Available data start

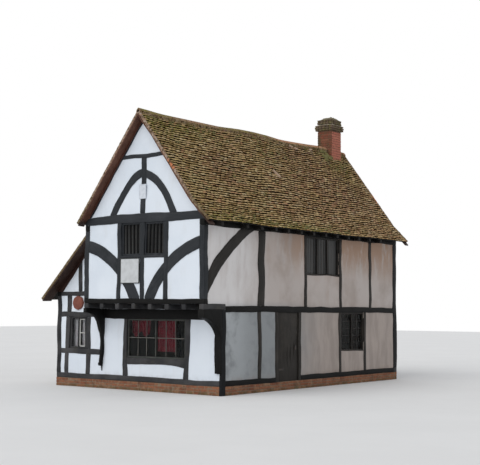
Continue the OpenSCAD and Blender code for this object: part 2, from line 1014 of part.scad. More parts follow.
module outshot_rafters() {
    color(rafter_colour) difference() {
        for (y = rafter_ys)
            if (y > frame_t)
                across(y - rafter_w / 2, y + rafter_w / 2) difference() {
                    outshot_layer(tile_t, tile_t + outshot_rafter_d);
                    mirror([1, 0]) slope_layer(break_x, tile_t, tile_t + rafter_d);
                }
        box(-half, -inner, front_y, house_d, plate_z, tie_z);
        box(outshot_x, outshot_x + frame_t, 0, house_d, outshot_plate_z, outshot_plate_z + outshot_plate_h);
    }
}

module stack_hole() {
    box(stack_x0, stack_x1, stack_y0, stack_y1, 0, far);
}

module right_roof() {
    color(tile_colour) difference() {
        across(roof_y0, roof_y1) right_layer(0, tile_t);
        stack_hole();
    }
}

module left_roof() {
    color(tile_colour) difference() {
        across(roof_y0, roof_y1) mirror([1, 0]) slope_layer(break_x, 0, tile_t);
        stack_hole();
    }
}

module outshot_roof() {
    color(tile_colour) across(outshot_y0, roof_y1) outshot_layer(0, tile_t);
}

module ridge_tiles() {
    color("#93603c") difference() {
        across(roof_y0, roof_y1) difference() {
            translate([0, apex_z + ridge_rise - ridge_r]) circle(r = ridge_r, $fn = 32);
            polygon([[0, apex_z], [far, apex_z - slope * far], [-far, apex_z - slope * far]]);
        }
        stack_hole();
    }
}

module verge_boards() {
    color("#5d3f30") {
        for (ys = [[roof_y0, front_y], [house_d, roof_y1]])
            across(ys[0], ys[1]) {
                right_layer(tile_t, tile_t + soffit_t);
                mirror([1, 0]) slope_layer(break_x, tile_t, tile_t + soffit_t);
            }
        for (ys = [[outshot_y0, 0], [house_d, roof_y1]])
            across(ys[0], ys[1]) outshot_layer(tile_t, tile_t + soffit_t);
    }
}

module chimney_stack() {
    color(brick_colour) box(stack_x0, stack_x1, stack_y0, stack_y1, slab_t, cap_z);
}

module chimney_cap() {
    color("#7a6a4e") box(stack_x0 - cap_over, stack_x1 + cap_over,
        stack_y0 - cap_over, stack_y1 + cap_over, cap_z, cap_z + cap_h);
}

// Windows, with the outside towards -y in their own frame

module casement(w, h, lights) {
    columns = lights[0];
    rows = lights[1];
    light_w = (w - 2 * rim - (columns - 1) * bar_w) / columns;
    light_h = (h - 2 * rim - (rows - 1) * bar_w) / rows;
    difference() {
        cube([w, casement_d, h]);
        translate([rim, bar_d, rim]) cube([w - 2 * rim, casement_d, h - 2 * rim]);
        for (i = [0 : columns - 1], j = [0 : rows - 1])
            translate([rim + i * (light_w + bar_w), -1, rim + j * (light_h + bar_w)])
                cube([light_w, casement_d, light_h]);
    }
}

module pane(w, h) {
    translate([rim, bar_d, rim]) cube([w - 2 * rim, glass_t, h - 2 * rim]);
}

module at_front_window(x) {
    translate([x, casement_inset, front_window_z]) children();
}

module at_upper_window(side) {
    translate([side * stud_x / 2 - upper_light_w / 2, front_y + casement_inset,
        upper_window_z + upper_rail_h]) children();
}

upper_light_w = stud_x - stud_w;
upper_light_h = tie_z - upper_window_z - upper_rail_h;
outshot_window_w = outshot_stud_b - outshot_stud_a - outshot_stud_w - outshot_stud_lean;

module at_outshot_window() {
    translate([
        (outshot_stud_a + outshot_stud_b) / 2 - outshot_window_w / 2, casement_inset, rail_z + rail_h
    ]) children();
}

module at_right_side(y, z) {
    translate([half - casement_inset, y, z]) rotate([0, 0, 90]) children();
}

module at_left_side(y, z) {
    translate([outshot_x + casement_inset, y, z]) rotate([0, 0, -90]) children();
}

module at_rear(x, z) {
    translate([x, house_d - casement_inset, z]) rotate([0, 0, 180]) children();
}

front_window_h = beam_z - front_window_z;

module front_window() {
    color(timber_colour) {
        at_front_window(front_window_x0) casement(window_split - front_window_x0, front_window_h, front_lights);
        at_front_window(window_split) casement(front_window_x1 - window_split, front_window_h, front_lights);
    }
}

module upper_window() {
    color(timber_colour) for (side = [-1, 1])
        at_upper_window(side) casement(upper_light_w, upper_light_h, upper_lights);
}

module outshot_window() {
    color(timber_colour) at_outshot_window() casement(outshot_window_w, outshot_window_h, outshot_lights);
}

outshot_window_h = rail2_z - rail_z - rail_h;
side_window_w = side_window_y1 - side_window_y0;
side_window_h = plate_z - side_window_z;
lower_window_w = lower_window_y1 - lower_window_y0;
lower_window_h = girding_z - lower_window_z;
left_window_w = outshot_side_window_y1 - outshot_side_window_y0;
left_window_h = outshot_plate_z - lower_window_z;
rear_window_w = 2 * stud_x - stud_w;
rear_window_h = tie_z - upper_window_z;

module side_windows() {
    color(timber_colour) {
        at_right_side(side_window_y0, side_window_z) casement(side_window_w, side_window_h, side_lights);
        at_right_side(lower_window_y0, lower_window_z) casement(lower_window_w, lower_window_h, outshot_lights);
    }
}

module rear_windows() {
    color(timber_colour) {
        at_left_side(outshot_side_window_y1, lower_window_z) casement(left_window_w, left_window_h, outshot_lights);
        at_rear(rear_window_w / 2, upper_window_z) casement(rear_window_w, rear_window_h, rear_lights);
    }
}

module ground_window_glass() {
    color(glass_colour) {
        at_front_window(front_window_x0) pane(window_split - front_window_x0, front_window_h);
        at_front_window(window_split) pane(front_window_x1 - window_split, front_window_h);
        at_outshot_window() pane(outshot_window_w, outshot_window_h);
        at_right_side(lower_window_y0, lower_window_z) pane(lower_window_w, lower_window_h);
        at_left_side(outshot_side_window_y1, lower_window_z) pane(left_window_w, left_window_h);
    }
}

module upper_window_glass() {
    color(glass_colour) {
        for (side = [-1, 1])
            at_upper_window(side) pane(upper_light_w, upper_light_h);
        at_right_side(side_window_y0, side_window_z) pane(side_window_w, side_window_h);
        at_rear(rear_window_w / 2, upper_window_z) pane(rear_window_w, rear_window_h);
    }
}

// Curtains behind the two ground floor windows of the front, on rails fixed to the frame

module curtain_rails() {
    color(rafter_colour) {
        box(front_window_x0 - curtain_rail_over, front_window_x1 + curtain_rail_over,
            frame_t, frame_t + curtain_rail_d, beam_z, beam_z + curtain_rail_t);
        box(outshot_stud_a - curtain_rail_over, outshot_stud_b + curtain_rail_over,
            frame_t, frame_t + curtain_rail_d, rail2_z, rail2_z + curtain_rail_t);
    }
}

module curtain(x0, x1, z0, z1) {
    box(x0, x1, frame_t + curtain_gap, frame_t + curtain_gap + curtain_t, z0, z1);
}

module curtains() {
    color("#5b1f2a") {
        curtain(valance_x[0], valance_x[1], valance_z, beam_z);
        curtain(curtain_x[0], curtain_x[1], curtain_z, beam_z);
    }
    color("#cfd0d2") {
        curtain(outshot_curtain_x, outshot_curtain_x + outshot_curtain_w, rail_z + rail_h, rail2_z);
        curtain(outshot_curtain2_x, outshot_curtain2_x + outshot_curtain2_w, rail_z + rail_h, rail2_z);
    }
}

module side_door() {
    color(timber_colour) at_right_side(door_y0, plinth_h) cube([door_y1 - door_y0, door_t, girding_z - plinth_h]);
}

// Fittings on the front

module date_plaque() {
    color("#dcdcd8") box(plaque_x[0], plaque_x[1], front_y - plaque_t, front_y, plaque_z, plaque_z + plaque_h);
}

module notice_board() {
    color("#cfcfc6") box(-stud_x + stud_w / 2, -stud_w / 2, front_y - notice_t, front_y,
        upper_window_z - notice_h, upper_window_z);
}

module bell_cover() {
    color("#9a4a35") translate([bell_x, recess, bell_z]) rotate([90, 0, 0]) {
        cylinder(h = recess, r = bell_boss_r, $fn = 48);
        translate([0, 0, recess]) cylinder(h = bell_d, r1 = bell_r, r2 = bell_top_r, $fn = 48);
    }
}

front_plinth();
right_plinth();
rear_plinth();
left_plinth();
ground_floor();
end_sill_beams();
side_sill_beams();
ground_posts();
front_ground_studs();
front_ground_rails();
front_beam();
jetty_brackets();
floor_joists();
bressummer();
upper_floor();
upper_posts();
front_upper_studs();
front_braces();
tie_beams();
collars();
gable_posts();
arch_braces();
gable_rafters();
wall_plates();
girding_beams();
side_studs();
side_braces();
arcade_posts();
rear_studs();
front_ground_panels();
front_upper_panels();
gable_panels();
right_panels();
left_panels();
rear_panels();
right_rafters();
left_rafters();
outshot_rafters();
right_roof();
left_roof();
outshot_roof();
ridge_tiles();
verge_boards();
chimney_stack();
chimney_cap();
front_window();
upper_window();
outshot_window();
side_windows();
rear_windows();
ground_window_glass();
upper_window_glass();
curtain_rails();
curtains();
side_door();
date_plaque();
notice_board();
bell_cover();
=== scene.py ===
from math import cos, pi, radians, sin, tan
import bpy
import bmesh
import numpy as np
from mathutils import Matrix, Vector, noise


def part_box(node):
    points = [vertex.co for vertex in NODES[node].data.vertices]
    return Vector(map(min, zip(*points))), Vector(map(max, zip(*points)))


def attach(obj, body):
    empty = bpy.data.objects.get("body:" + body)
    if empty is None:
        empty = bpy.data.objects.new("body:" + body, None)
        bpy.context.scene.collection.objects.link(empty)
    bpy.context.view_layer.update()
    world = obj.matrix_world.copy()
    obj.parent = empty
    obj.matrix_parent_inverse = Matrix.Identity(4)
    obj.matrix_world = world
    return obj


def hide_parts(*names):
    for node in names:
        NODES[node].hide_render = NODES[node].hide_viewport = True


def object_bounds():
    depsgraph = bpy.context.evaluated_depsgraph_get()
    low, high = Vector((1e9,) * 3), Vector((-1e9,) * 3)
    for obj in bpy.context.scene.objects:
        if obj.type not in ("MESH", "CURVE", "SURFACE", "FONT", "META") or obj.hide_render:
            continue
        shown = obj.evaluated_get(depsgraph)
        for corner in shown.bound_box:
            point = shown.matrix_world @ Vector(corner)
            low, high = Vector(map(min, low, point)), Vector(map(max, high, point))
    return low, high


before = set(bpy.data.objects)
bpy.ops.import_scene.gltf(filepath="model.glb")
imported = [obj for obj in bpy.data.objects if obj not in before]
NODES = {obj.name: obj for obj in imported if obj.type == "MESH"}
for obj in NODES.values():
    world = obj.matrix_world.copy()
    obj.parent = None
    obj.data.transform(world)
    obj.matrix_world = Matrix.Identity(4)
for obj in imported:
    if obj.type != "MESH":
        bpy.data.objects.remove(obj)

cad_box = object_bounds()
scene = bpy.context.scene
rng = np.random.default_rng(7)
noise.seed_set(7)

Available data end

• [Exercise brief]:
Retype exactly what runs from the line containing "upper_window();" through the line containing "if empty is", both lines included, and stop there.

• [Response]:
upper_window();
outshot_window();
side_windows();
rear_windows();
ground_window_glass();
upper_window_glass();
curtain_rails();
curtains();
side_door();
date_plaque();
notice_board();
bell_cover();
=== scene.py ===
from math import cos, pi, radians, sin, tan
import bpy
import bmesh
import numpy as np
from mathutils import Matrix, Vector, noise


def part_box(node):
    points = [vertex.co for vertex in NODES[node].data.vertices]
    return Vector(map(min, zip(*points))), Vector(map(max, zip(*points)))


def attach(obj, body):
    empty = bpy.data.objects.get("body:" + body)
    if empty is None:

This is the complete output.